* start *

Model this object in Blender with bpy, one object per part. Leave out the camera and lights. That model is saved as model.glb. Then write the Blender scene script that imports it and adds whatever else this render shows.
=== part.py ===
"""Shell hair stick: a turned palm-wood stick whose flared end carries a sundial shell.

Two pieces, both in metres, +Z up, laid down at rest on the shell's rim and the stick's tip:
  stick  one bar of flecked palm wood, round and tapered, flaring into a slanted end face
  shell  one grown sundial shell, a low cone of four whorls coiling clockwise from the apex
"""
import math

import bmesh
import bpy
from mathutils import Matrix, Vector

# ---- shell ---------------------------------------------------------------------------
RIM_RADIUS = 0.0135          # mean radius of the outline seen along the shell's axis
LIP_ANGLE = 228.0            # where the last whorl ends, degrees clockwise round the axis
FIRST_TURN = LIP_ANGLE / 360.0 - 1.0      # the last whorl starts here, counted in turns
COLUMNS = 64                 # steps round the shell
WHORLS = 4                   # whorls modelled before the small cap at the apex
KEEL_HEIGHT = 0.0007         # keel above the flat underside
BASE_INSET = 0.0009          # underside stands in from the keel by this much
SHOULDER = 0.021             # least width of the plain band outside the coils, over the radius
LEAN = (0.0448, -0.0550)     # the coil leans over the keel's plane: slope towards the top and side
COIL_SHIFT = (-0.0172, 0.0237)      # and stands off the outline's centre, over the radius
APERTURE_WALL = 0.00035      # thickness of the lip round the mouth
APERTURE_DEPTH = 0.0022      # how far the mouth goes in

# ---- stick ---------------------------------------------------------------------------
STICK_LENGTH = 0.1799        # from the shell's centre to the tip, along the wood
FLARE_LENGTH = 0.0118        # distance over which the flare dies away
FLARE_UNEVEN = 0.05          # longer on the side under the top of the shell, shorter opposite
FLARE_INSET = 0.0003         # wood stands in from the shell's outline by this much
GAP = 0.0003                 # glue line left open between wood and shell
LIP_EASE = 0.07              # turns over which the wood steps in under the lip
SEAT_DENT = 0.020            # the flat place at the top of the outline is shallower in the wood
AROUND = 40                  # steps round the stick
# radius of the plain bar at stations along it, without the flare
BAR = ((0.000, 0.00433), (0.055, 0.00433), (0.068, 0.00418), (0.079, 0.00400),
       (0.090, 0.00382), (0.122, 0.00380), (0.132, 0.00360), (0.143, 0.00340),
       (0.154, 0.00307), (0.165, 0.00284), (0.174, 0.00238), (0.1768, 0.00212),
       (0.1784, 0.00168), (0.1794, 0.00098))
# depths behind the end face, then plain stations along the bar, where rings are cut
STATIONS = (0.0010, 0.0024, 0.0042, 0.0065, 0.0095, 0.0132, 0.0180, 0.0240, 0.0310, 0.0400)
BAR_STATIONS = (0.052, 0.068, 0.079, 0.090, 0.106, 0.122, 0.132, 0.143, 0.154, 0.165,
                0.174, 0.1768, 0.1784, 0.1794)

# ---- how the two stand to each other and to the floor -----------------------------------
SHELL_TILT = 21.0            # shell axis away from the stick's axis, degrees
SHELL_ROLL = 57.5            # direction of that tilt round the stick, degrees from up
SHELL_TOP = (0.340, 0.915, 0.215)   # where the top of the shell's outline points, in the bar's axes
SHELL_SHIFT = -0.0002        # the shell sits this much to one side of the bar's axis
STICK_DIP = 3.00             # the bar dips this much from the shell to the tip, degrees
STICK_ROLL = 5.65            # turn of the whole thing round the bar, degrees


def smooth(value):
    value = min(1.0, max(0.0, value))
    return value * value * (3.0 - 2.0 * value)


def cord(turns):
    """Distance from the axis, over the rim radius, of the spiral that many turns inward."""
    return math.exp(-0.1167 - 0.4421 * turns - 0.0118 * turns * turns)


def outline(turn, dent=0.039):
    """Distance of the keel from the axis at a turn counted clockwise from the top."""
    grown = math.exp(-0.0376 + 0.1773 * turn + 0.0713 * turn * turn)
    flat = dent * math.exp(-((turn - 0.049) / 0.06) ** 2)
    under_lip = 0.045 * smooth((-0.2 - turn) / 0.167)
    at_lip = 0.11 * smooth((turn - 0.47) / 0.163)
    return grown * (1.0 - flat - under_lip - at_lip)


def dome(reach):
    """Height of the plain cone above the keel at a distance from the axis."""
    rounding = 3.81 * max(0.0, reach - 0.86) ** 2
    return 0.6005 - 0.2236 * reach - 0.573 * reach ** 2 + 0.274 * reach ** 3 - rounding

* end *
* start *

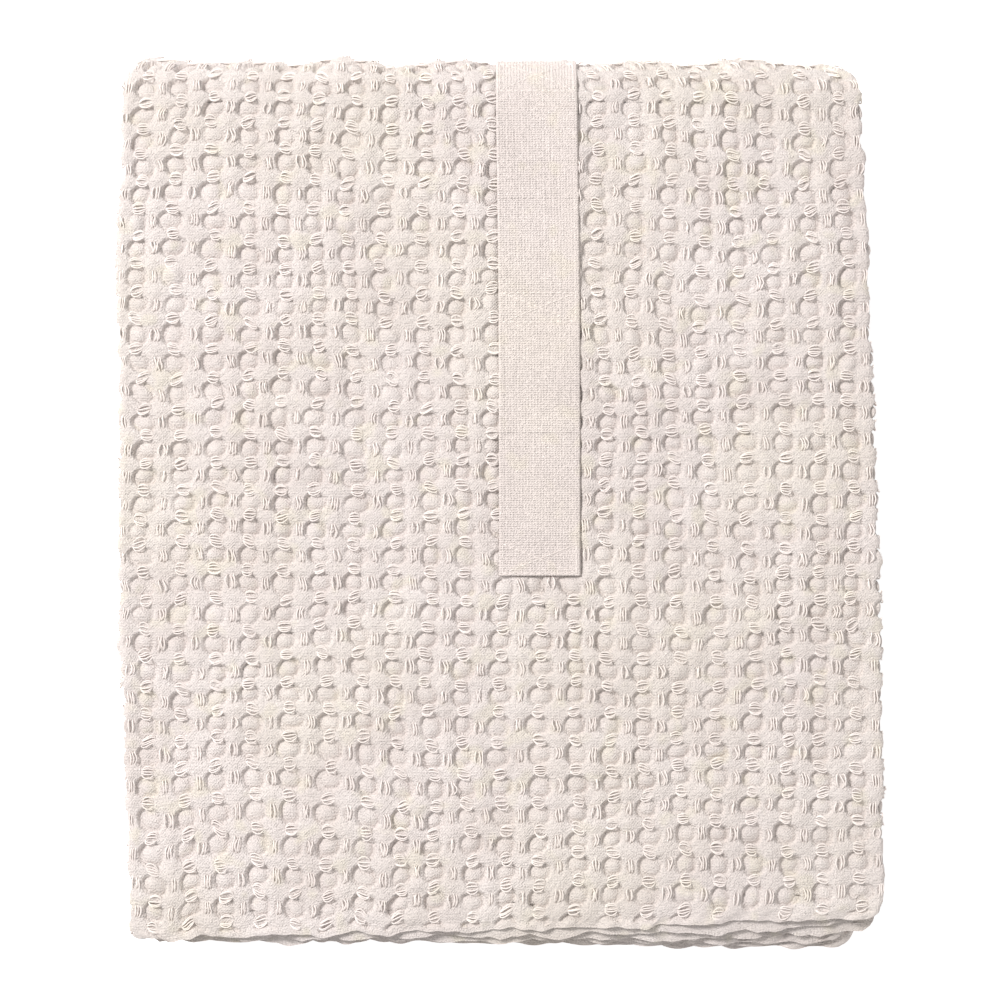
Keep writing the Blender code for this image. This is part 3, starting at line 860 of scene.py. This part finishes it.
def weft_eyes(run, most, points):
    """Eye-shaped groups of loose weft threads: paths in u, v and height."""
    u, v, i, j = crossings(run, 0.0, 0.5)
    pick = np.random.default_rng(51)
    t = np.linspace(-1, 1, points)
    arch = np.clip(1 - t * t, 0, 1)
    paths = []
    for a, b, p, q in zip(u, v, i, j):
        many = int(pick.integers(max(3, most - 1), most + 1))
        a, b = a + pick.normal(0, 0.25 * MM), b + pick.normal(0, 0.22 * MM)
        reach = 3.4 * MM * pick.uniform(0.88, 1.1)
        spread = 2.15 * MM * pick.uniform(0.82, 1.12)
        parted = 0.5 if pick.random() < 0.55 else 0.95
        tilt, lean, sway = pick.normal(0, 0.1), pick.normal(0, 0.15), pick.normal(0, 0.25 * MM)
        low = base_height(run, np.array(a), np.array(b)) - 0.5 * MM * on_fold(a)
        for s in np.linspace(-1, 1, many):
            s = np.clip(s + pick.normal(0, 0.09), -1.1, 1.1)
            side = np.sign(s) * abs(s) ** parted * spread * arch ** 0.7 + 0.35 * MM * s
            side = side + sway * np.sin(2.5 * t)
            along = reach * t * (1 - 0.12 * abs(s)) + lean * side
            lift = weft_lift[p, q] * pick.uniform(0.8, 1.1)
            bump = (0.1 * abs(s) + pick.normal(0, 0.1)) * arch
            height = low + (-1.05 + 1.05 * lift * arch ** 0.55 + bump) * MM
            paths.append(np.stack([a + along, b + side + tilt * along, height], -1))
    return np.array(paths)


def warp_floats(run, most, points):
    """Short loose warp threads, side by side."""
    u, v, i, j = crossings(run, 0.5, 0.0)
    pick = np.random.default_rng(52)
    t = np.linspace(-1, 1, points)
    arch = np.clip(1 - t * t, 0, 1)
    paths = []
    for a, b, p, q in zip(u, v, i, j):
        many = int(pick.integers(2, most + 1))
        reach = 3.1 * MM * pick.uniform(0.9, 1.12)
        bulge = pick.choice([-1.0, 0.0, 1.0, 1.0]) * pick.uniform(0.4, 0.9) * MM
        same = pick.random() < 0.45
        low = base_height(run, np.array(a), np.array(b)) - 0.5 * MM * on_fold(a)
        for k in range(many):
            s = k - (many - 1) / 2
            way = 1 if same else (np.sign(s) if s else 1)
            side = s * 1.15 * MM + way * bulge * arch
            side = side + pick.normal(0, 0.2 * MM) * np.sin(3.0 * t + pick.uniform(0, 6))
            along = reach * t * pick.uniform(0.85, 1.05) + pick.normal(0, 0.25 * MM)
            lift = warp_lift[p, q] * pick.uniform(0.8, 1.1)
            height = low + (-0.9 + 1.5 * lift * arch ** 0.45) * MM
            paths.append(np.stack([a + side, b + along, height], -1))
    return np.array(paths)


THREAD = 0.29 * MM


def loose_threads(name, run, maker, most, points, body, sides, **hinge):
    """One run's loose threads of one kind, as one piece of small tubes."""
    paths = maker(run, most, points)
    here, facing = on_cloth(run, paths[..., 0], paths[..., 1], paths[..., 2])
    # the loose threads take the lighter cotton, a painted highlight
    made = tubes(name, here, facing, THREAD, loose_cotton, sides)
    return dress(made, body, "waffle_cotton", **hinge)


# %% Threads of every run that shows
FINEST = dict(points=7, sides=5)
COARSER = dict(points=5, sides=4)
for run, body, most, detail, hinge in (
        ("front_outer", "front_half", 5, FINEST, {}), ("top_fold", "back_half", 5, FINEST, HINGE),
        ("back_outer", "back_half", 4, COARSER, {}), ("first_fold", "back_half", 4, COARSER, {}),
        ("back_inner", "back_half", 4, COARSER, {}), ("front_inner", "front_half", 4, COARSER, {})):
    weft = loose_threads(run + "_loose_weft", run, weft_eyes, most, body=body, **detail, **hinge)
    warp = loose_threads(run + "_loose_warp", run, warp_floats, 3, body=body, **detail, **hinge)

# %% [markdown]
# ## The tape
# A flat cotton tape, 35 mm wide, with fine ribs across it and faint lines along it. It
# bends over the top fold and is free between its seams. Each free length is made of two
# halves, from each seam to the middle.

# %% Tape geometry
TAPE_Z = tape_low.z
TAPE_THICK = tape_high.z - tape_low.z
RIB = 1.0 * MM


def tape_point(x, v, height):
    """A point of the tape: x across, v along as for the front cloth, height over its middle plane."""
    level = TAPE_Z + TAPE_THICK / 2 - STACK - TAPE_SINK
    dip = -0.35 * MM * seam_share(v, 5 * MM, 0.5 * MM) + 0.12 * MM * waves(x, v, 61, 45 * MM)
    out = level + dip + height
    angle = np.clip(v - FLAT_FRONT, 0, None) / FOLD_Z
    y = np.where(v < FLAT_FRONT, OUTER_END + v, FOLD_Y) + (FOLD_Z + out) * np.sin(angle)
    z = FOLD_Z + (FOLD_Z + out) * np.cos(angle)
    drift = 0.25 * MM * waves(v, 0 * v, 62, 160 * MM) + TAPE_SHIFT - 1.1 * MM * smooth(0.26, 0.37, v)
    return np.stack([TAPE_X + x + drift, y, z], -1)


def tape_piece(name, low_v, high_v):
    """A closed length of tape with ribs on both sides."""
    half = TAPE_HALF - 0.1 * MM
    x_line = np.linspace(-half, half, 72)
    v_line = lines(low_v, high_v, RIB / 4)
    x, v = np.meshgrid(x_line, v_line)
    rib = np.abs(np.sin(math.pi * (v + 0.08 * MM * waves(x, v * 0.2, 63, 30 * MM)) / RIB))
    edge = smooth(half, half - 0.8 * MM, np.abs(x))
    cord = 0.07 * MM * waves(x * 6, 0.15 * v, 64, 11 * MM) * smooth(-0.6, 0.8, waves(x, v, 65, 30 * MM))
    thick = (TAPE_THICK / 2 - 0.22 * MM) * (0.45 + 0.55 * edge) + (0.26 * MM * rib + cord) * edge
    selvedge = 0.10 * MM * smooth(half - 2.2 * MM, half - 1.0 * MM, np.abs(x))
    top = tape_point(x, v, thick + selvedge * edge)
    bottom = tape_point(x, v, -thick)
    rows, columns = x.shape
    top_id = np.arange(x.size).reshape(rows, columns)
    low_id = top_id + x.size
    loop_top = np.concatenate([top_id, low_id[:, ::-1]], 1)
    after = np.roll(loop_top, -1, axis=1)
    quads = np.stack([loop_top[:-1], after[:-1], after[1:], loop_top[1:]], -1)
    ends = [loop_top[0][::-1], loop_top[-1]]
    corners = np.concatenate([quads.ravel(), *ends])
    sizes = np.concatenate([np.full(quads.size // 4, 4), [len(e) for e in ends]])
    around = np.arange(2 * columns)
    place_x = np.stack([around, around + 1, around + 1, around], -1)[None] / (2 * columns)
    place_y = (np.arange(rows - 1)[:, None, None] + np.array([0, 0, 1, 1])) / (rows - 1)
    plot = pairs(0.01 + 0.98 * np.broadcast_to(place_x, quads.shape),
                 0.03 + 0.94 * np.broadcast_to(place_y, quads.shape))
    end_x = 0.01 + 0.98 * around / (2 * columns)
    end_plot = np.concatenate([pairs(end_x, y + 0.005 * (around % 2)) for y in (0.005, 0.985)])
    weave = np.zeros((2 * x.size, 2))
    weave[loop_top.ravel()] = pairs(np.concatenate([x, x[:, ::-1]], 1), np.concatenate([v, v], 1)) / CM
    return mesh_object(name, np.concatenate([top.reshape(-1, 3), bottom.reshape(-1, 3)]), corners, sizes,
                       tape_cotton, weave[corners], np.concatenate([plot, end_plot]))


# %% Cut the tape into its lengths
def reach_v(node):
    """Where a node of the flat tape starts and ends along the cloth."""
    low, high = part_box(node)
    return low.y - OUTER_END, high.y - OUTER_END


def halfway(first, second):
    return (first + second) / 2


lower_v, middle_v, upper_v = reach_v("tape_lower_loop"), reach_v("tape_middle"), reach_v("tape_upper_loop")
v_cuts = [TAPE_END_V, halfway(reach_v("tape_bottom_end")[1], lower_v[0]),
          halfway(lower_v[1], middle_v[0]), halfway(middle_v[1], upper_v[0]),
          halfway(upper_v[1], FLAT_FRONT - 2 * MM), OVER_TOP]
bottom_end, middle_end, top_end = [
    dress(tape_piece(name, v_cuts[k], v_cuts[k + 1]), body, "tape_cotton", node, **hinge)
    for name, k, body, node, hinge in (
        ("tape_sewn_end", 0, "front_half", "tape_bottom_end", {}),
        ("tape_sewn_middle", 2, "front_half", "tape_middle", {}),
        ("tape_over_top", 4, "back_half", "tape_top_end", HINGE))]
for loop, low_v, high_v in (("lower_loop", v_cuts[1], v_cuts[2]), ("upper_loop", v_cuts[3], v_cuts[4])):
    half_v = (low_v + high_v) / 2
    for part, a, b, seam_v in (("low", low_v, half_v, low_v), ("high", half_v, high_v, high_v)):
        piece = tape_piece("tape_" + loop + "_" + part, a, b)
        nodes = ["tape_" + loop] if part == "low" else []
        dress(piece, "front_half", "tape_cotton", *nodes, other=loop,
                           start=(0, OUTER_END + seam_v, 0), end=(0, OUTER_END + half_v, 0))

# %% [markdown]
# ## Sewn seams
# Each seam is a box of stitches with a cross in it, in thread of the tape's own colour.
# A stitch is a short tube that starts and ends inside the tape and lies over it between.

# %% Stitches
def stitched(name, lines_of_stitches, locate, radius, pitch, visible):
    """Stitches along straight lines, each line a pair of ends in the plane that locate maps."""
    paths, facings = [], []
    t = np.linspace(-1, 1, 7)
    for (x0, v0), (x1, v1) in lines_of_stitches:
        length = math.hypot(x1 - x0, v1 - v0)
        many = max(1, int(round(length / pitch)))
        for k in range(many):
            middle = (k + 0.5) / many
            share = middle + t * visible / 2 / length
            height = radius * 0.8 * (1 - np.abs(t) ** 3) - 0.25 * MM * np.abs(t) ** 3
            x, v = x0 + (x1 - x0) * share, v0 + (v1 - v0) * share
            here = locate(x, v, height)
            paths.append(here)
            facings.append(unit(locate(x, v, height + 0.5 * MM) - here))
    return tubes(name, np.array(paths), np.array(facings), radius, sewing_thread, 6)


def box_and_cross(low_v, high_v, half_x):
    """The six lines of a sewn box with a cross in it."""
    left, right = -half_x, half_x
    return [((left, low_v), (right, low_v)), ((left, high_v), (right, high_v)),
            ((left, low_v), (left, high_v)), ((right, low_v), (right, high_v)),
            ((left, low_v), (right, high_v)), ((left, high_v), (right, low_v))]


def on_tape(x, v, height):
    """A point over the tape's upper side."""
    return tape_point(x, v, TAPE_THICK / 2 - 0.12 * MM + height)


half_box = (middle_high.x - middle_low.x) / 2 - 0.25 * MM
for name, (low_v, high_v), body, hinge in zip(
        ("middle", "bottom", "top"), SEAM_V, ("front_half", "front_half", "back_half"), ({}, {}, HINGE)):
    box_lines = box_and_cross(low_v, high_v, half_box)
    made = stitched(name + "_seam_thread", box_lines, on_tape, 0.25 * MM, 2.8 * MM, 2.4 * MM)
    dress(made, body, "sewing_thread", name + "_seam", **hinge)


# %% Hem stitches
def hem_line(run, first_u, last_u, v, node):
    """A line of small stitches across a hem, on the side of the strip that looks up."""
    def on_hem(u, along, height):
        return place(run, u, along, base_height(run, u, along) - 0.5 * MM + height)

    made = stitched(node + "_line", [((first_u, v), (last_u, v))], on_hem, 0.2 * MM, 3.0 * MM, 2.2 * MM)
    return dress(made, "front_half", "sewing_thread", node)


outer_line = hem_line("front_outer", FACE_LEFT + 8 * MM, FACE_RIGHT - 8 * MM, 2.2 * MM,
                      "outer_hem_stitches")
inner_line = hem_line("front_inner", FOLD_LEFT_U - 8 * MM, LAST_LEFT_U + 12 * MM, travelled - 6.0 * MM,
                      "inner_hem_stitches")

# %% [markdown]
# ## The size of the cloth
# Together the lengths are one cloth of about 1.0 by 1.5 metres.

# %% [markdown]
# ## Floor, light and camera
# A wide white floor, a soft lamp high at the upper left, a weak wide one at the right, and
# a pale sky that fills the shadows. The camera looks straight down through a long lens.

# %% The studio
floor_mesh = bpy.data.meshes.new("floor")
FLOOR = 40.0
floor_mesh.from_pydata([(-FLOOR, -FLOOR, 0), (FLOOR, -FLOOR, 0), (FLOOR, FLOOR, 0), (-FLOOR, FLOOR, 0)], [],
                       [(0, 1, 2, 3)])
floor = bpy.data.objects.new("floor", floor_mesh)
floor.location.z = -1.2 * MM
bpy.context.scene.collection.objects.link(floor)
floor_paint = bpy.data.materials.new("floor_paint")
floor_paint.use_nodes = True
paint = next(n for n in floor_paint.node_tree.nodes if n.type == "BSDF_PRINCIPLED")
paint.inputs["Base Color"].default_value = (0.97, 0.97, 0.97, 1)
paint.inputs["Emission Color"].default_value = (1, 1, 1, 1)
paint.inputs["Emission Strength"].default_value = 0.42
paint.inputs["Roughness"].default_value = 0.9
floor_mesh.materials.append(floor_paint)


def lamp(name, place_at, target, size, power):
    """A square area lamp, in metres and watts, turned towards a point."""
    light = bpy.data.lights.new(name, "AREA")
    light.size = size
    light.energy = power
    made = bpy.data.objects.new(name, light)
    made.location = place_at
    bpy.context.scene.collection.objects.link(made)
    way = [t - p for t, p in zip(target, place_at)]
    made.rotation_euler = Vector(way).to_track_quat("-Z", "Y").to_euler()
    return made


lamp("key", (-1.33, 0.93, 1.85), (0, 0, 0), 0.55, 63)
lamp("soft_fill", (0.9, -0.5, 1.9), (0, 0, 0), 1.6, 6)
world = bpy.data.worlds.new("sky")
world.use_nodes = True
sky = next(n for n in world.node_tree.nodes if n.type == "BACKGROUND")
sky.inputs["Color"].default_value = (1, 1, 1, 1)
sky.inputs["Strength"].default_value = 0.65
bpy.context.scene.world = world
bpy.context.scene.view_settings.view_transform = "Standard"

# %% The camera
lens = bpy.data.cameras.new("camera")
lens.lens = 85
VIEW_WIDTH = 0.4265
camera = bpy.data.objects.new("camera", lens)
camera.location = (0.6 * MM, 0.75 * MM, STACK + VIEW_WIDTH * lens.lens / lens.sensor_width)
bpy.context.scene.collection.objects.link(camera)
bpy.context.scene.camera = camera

* end *

* Task to complete
Output exactly one stretch of the listing: from the line containing "Model this object" through the line containing "from mathutils import Matrix, Vector", both end lines included.

* Exercise solution
Model this object in Blender with bpy, one object per part. Leave out the camera and lights. That model is saved as model.glb. Then write the Blender scene script that imports it and adds whatever else this render shows.
=== part.py ===
"""Shell hair stick: a turned palm-wood stick whose flared end carries a sundial shell.

Two pieces, both in metres, +Z up, laid down at rest on the shell's rim and the stick's tip:
  stick  one bar of flecked palm wood, round and tapered, flaring into a slanted end face
  shell  one grown sundial shell, a low cone of four whorls coiling clockwise from the apex
"""
import math

import bmesh
import bpy
from mathutils import Matrix, Vector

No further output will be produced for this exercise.